The Chesapeake & Ohio Turbine-Electric Locomotives.
Left: The Chesapeake and Ohio Steam-Turbine Electric.
This locomotive is another steam-turbine/electric; three were built. They had conventional coal-fired fire-tube boilers mounted backwards behind the cab and stretching back towards the tender. Steam was generated at the high pressure of 310 psi and fed to the turbine-generator. Power output was 6000hp, transmitted through eight traction motors. There were five bogies in a 2-C1-2-C1-B arrangement. Only the first three axles on the eight-wheel bogies were powered. The trailing bogie was powered, (hence that B) but the leading bogie and the one in the middle were not; the middle four-wheel bogie simply supported the large firebox. Coal was stored in a large hopper at the front of the loco, covered by a very ugly "streamlined" cowl. Water was carried in the trailing tender.

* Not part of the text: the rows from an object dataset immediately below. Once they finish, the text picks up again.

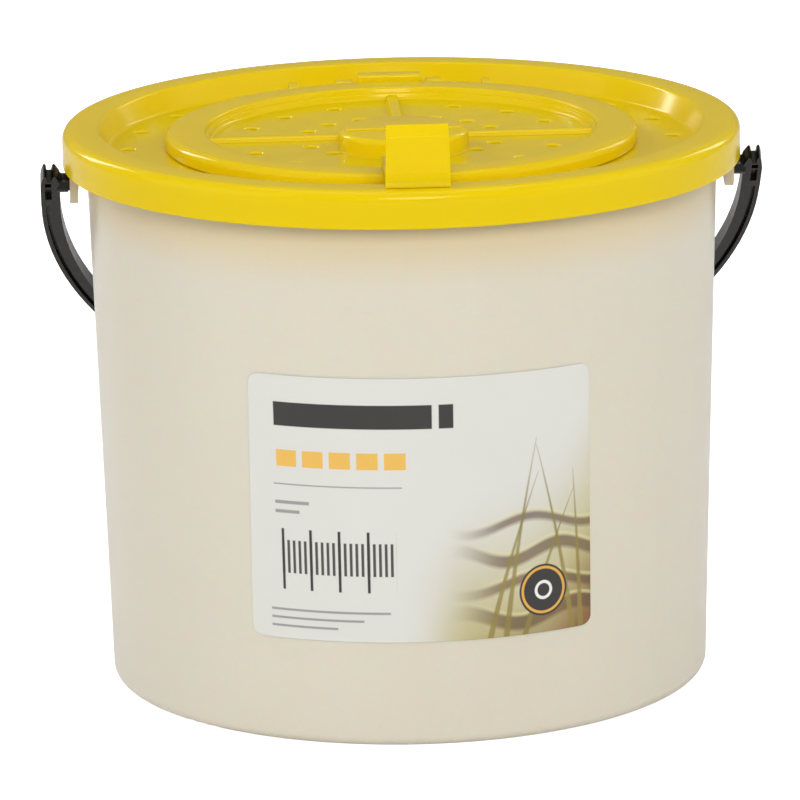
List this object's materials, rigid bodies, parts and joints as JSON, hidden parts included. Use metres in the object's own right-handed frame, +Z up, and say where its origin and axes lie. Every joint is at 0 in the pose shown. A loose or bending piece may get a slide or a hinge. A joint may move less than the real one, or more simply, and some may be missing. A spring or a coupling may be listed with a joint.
{
  "type": "bait bucket",
  "caption": "Round bait pail with a press-on ventilated lid, a hinged hatch with a thumb tab, and a swinging handle.",
  "frame": {"origin": "centre of the pail's base, on the plane it stands on", "axes": "+Z up along the pail's axis, +X along the handle's pivot axis, -Y towards the thumb tab and the label"},
  "size_m": [0.2174, 0.2036, 0.1872],
  "materials": {
    "pail_plastic": "satin, slightly translucent",
    "lid_plastic": "glossy",
    "bail_plastic": "semi-gloss",
    "label_film": "printed film"
  },
  "bodies": {
    "pail": {"pail": "pail_plastic", "label": "label_film"},
    "lid": {"lid": "lid_plastic"},
    "hatch": {"hatch": "lid_plastic"},
    "bail": {"bail": "bail_plastic"}
  },
  "joints": [
    {"name": "lid_lift", "type": "slide", "parent": "pail", "child": "lid", "axis": [0, 0, 1], "range_m": [0, 0.06]},
    {"name": "hatch_hinge", "type": "hinge", "parent": "lid", "child": "hatch", "pos_m": [0, 0.075, 0.1649], "axis": [-1, 0, 0], "range_deg": [0, 110]},
    {"name": "bail_swing", "type": "hinge", "parent": "pail", "child": "bail", "pos_m": [0, 0, 0.1527], "axis": [1, 0, 0], "range_deg": [0, 266]}
  ]
}
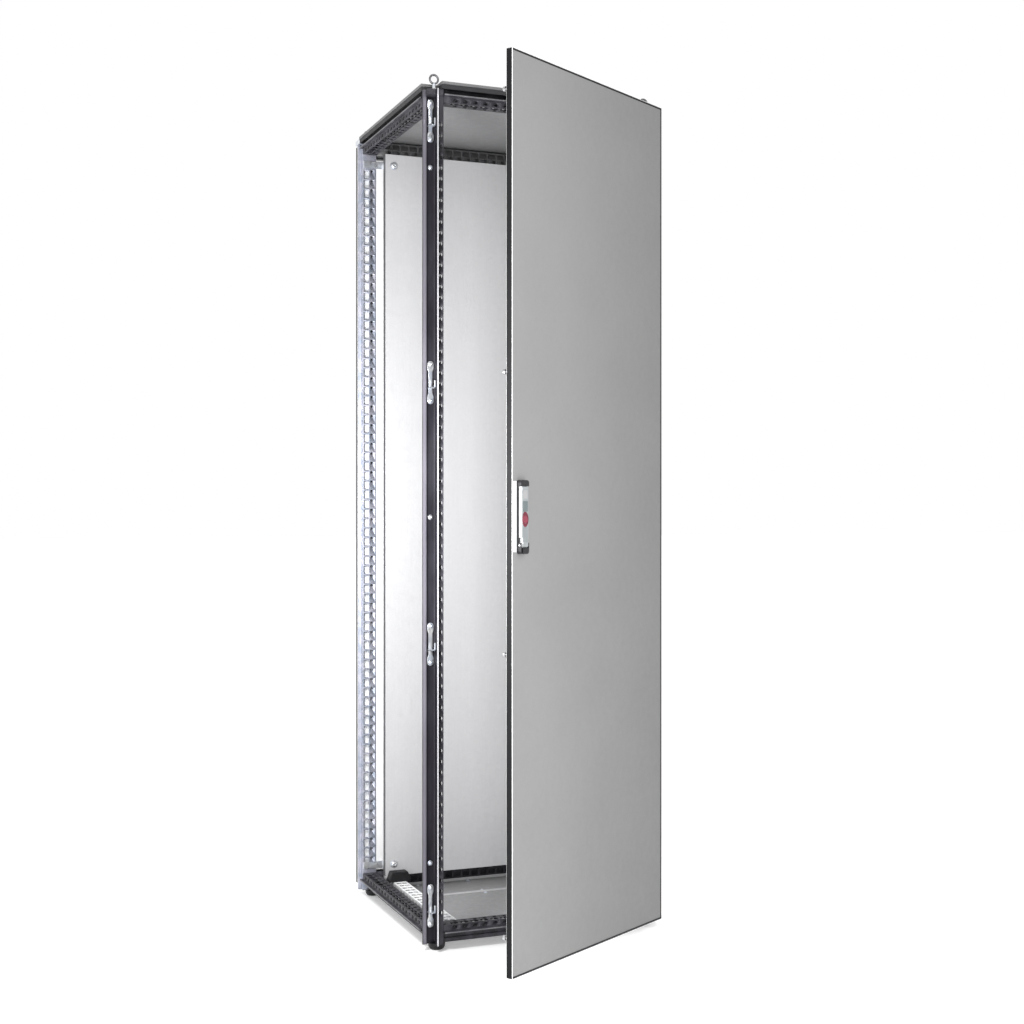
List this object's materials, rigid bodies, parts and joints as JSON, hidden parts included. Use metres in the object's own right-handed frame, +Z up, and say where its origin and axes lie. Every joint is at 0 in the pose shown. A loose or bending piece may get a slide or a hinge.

Number 500 was built in association with Baldwin and Westinghouse in 1947. Numbers 501 and 502 followed in early 1948. One of them appears to have also been called M-1, but quite what that's about I have yet to discover.
Left: Inside the cab of the C&O Steam-Turbine Electric.
These impressive but complicated locomotives were introduced with considerable fanfare, inluding an appearance at the Chicago Railroad Fair. The intention was that they would pull a planned Washington DC-Cincinnati streamliner passenger service called The Chessie, but this was cancelled before it ever ran. The Baltimore & Ohio railway got there first, with a service starting in February 1948, and the results of this convinced the C&O that the passenger market they were hoping to exploit just did not exist.
This left three enormous locomotives that were too big for general use on the C&O system. However, the show-stopping problem was the sheer unreliability of this complex design. The locos spent much more time being repaired than working, and had far too many service failures. The C&O never once managed to get 500, 501 or 502 to go all the way from Washington to Cinncinatti; they always broke down.
Particular problems were coal dust getting into the forward traction motors, and leaking water short-circuiting the motors on the other two power bogies. These problems might have been soluble with further development of the design, but it was all too clear that the locomotives were always going to be expensive and difficult to maintain.
By 1949 all three locomotives were out of use, and they were quietly scrapped in 1950.